= Thopudurthi Prakash Reddy =

Indian politician

Thopudurthi Prakash Reddy (born 1974) is an Indian politician from Andhra Pradesh. He won the 2019 Andhra Pradesh Legislative Assembly election on YSRCP ticket from Raptadu constituency in Anantapur district. He defeated Paritala Sreeram by a margin of 25,575 votes.

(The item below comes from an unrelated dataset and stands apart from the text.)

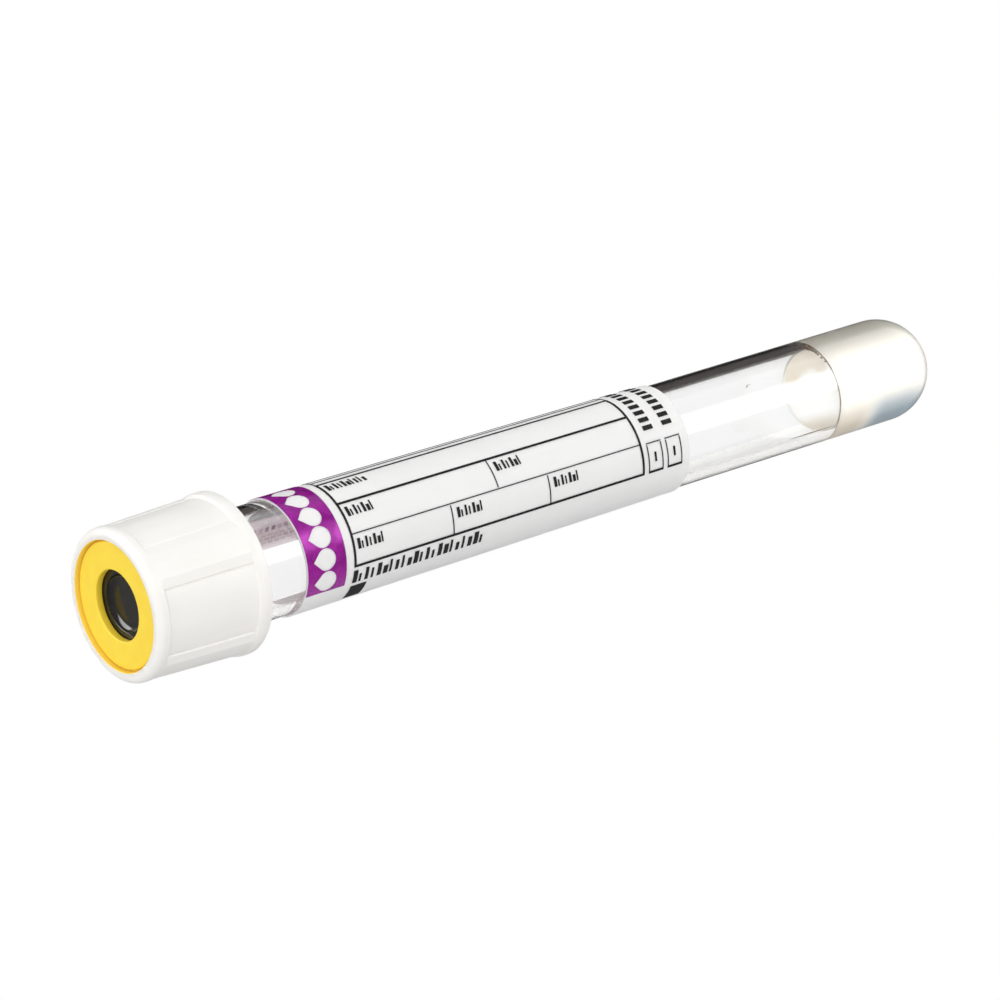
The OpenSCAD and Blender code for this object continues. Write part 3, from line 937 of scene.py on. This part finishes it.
path = add(studio, "ShaderNodeLightPath").outputs
undiffused = maths(studio, "LESS_THAN", path["Diffuse Depth"], 0.5)
diffused = maths(studio, "SUBTRACT", 1.0, undiffused)
through = maths(studio, "GREATER_THAN", path["Transmission Depth"], 0.5)
mirrored = maths(studio, "GREATER_THAN", path["Glossy Depth"], 0.5)
glossy = maths(studio, "MULTIPLY", path["Is Glossy Ray"], undiffused)
straight = maths(studio, "MAXIMUM", path["Is Camera Ray"], path["Is Transmission Ray"])
plain = maths(studio, "MULTIPLY", maths(studio, "MAXIMUM", straight, through), undiffused)

in_wall = maths(studio, "MULTIPLY", mirrored, path["Is Transmission Ray"])
wall_tone = mixed(studio, patch(dark_way, 47, 37, 0, 1), wall_grey, wall_dark)
backdrop = mixed(studio, in_wall, plain_white, wall_tone)
colour = mixed(studio, plain, mixed(studio, glossy, tent, gloss_tent), backdrop)
lift = maths(studio, "MULTIPLY", diffused, through)
strength = maths(studio, "MULTIPLY_ADD", lift, behind_plastic, 1.0)
tent_light = add(studio, "ShaderNodeBackground", Color=colour, Strength=strength)
add(studio, "ShaderNodeOutputWorld", Surface=tent_light.outputs[0])
print("world of", len(studio.nodes), "nodes")

# %% [markdown]
# ## Lamp
# The tent alone lights every side nearly the same, and a sun lamp would draw hard shadows. One wide
# softbox gives the forms a side and the floor a soft shadow.

# %% Place the softbox
aim = Vector((0, 0, tip * mm / 2))
key_way = towards(-115, 40)
key_distance = 0.8
key = bpy.data.lights.new("key_softbox", "AREA")
key.shape = "RECTANGLE"
key.size = 0.35
key.size_y = 0.5
key.energy = 0.25
key.color = (1.0, 0.985, 0.96)
key_box = bpy.data.objects.new("key_softbox", key)
key_box.location = aim + key_way * key_distance
key_box.rotation_euler = key_way.to_track_quat("Z", "Y").to_euler()
key_box.visible_glossy = False
key_box.visible_transmission = False
bpy.context.scene.collection.objects.link(key_box)
print("softbox at", [round(v, 2) for v in key_box.location])

# %% [markdown]
# ## Flags
# The clear wall bends the view to both sides, so a dark and a grey card stand there, and the plastic
# gets edges that stand out from white. Patches of the tent could do it too, but a card has a straight
# edge that runs along the tube. Only clear plastic sees the cards, because glossy faces would mirror
# their outlines.

# %% Place the flags
flag_distance = 0.5


def flag(name, way, width, height, shade):
    """A card beside the object that only clear plastic sees."""
    bm = bmesh.new()
    bmesh.ops.create_grid(bm, x_segments=1, y_segments=1, size=0.5)
    turn = way.to_track_quat("Z", "Y").to_matrix().to_4x4()
    place = Matrix.Translation(aim + way * flag_distance) @ turn @ Matrix.Diagonal((width, height, 1, 1))
    bmesh.ops.transform(bm, verts=bm.verts, matrix=place)
    card = as_object(name, bm)
    felt = finish(name, Roughness=1.0)
    mottle(felt, shade, [v * 1.2 for v in shade], 0.01)
    card.data.materials.append(felt)
    card.visible_camera = False
    card.visible_diffuse = False
    card.visible_glossy = False
    card.visible_shadow = False
    print(name, width, "by", height, "m")


flag("dark_flag", towards(152.5, 35), 0.28, 0.5, (0.03, 0.026, 0.025))
flag("grey_flag", grey_way, 0.40, 0.5, (0.33, 0.33, 0.325))

# %% [markdown]
# ## Colours
# A filmic view would soften the white and the yellow. The Standard view shows each colour about as it
# is written.

# %% Set the view
scene = bpy.context.scene
scene.view_settings.view_transform = "Standard"
bpy.context.view_layer.update()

== Early life and education ==
Prakash Reddy is born to Atma Rami Reddy in 1974. He studied at St. John's English Medium School, Chennai and passed his plus two in 1990. He completed his graduation in Engineering from S. J. C. Institute of Technology, Chikkaballapur, Karnataka in 1995. He married Manorama and has two children, Siddhartha Reddy and Indu.

== Career ==
He lost the Assembly elections to Paritala Sunitha in 2009 on a Congress ticket and then in 2014 when he contested on behalf of YSR Congress Party. He won the 2019 election defeating Sunitha's son Paritala Sreeram. He lobbied for getting the mega textile park work re-start near Raptadu in Anantapur district. Both Paritala and Thopudurthi families have a running feud politically.

A police case was registered against him on 10 April 2025 in Ramagiri police station by a constable who was injured in the melee following the collapse of the barricades near a helipad during the recent visit of former chief minister Y. S. Jagan Mohan Reddy.